■ **Work required**: Copy out every line exactly as given.

■ **Data**:
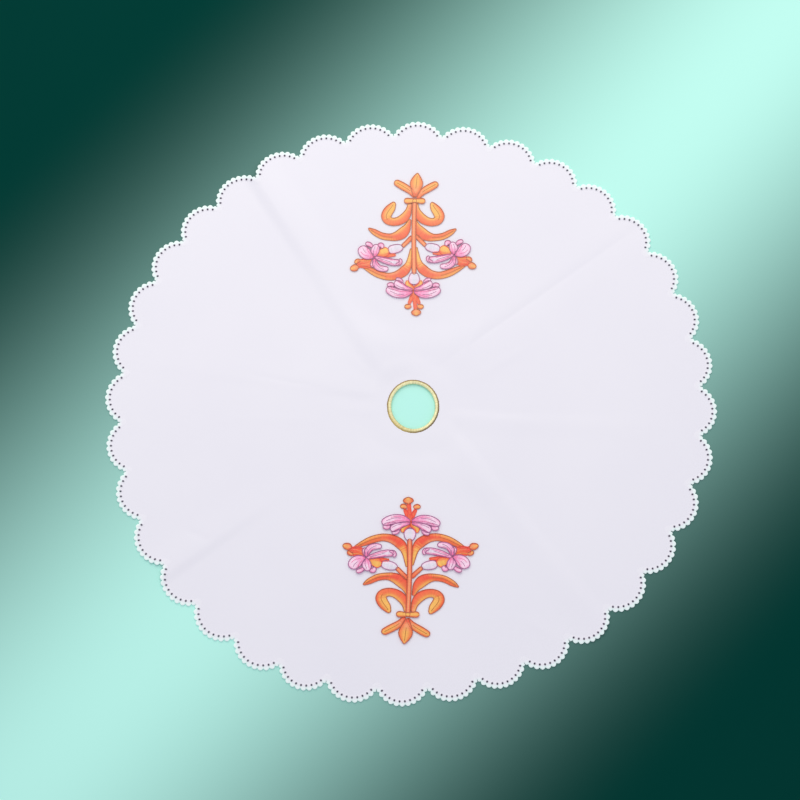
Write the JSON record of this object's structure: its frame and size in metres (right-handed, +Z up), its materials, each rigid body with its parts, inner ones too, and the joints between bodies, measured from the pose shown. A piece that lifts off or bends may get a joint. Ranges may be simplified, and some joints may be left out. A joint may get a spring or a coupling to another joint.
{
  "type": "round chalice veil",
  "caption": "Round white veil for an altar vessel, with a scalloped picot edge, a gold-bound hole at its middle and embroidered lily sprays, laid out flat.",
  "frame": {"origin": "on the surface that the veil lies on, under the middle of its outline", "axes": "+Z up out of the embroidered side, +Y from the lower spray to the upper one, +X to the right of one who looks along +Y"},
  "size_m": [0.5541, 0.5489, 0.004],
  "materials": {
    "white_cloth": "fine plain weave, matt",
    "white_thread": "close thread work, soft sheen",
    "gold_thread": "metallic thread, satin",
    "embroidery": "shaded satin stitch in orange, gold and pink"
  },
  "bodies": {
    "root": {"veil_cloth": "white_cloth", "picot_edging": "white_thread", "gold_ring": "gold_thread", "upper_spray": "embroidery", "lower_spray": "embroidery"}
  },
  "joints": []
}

■ **The reply**:
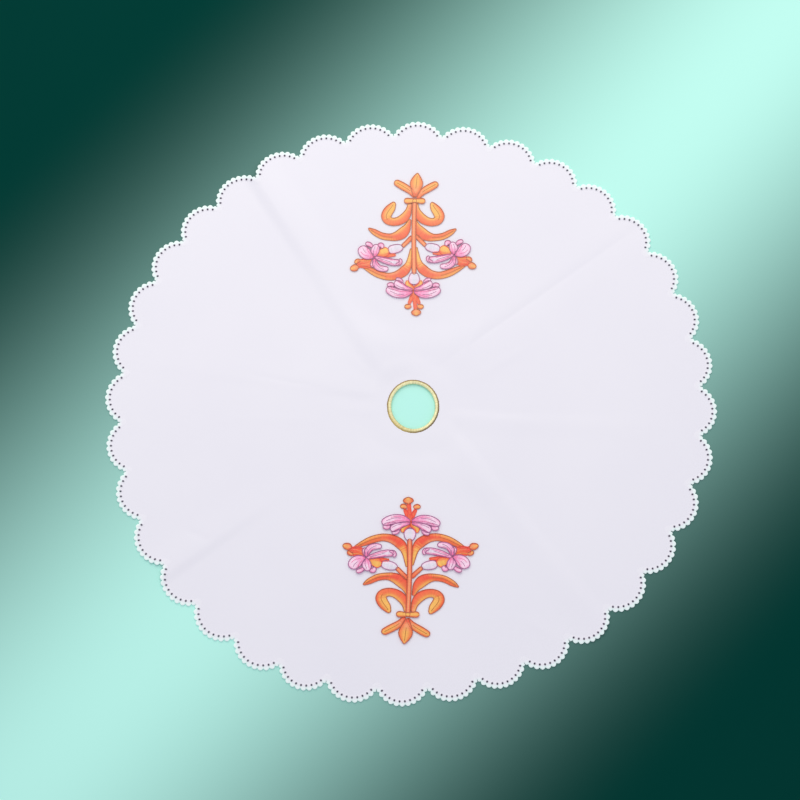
Write the JSON record of this object's structure: its frame and size in metres (right-handed, +Z up), its materials, each rigid body with its parts, inner ones too, and the joints between bodies, measured from the pose shown. A piece that lifts off or bends may get a joint. Ranges may be simplified, and some joints may be left out. A joint may get a spring or a coupling to another joint.
{
  "type": "round chalice veil",
  "caption": "Round white veil for an altar vessel, with a scalloped picot edge, a gold-bound hole at its middle and embroidered lily sprays, laid out flat.",
  "frame": {"origin": "on the surface that the veil lies on, under the middle of its outline", "axes": "+Z up out of the embroidered side, +Y from the lower spray to the upper one, +X to the right of one who looks along +Y"},
  "size_m": [0.5541, 0.5489, 0.004],
  "materials": {
    "white_cloth": "fine plain weave, matt",
    "white_thread": "close thread work, soft sheen",
    "gold_thread": "metallic thread, satin",
    "embroidery": "shaded satin stitch in orange, gold and pink"
  },
  "bodies": {
    "root": {"veil_cloth": "white_cloth", "picot_edging": "white_thread", "gold_ring": "gold_thread", "upper_spray": "embroidery", "lower_spray": "embroidery"}
  },
  "joints": []
}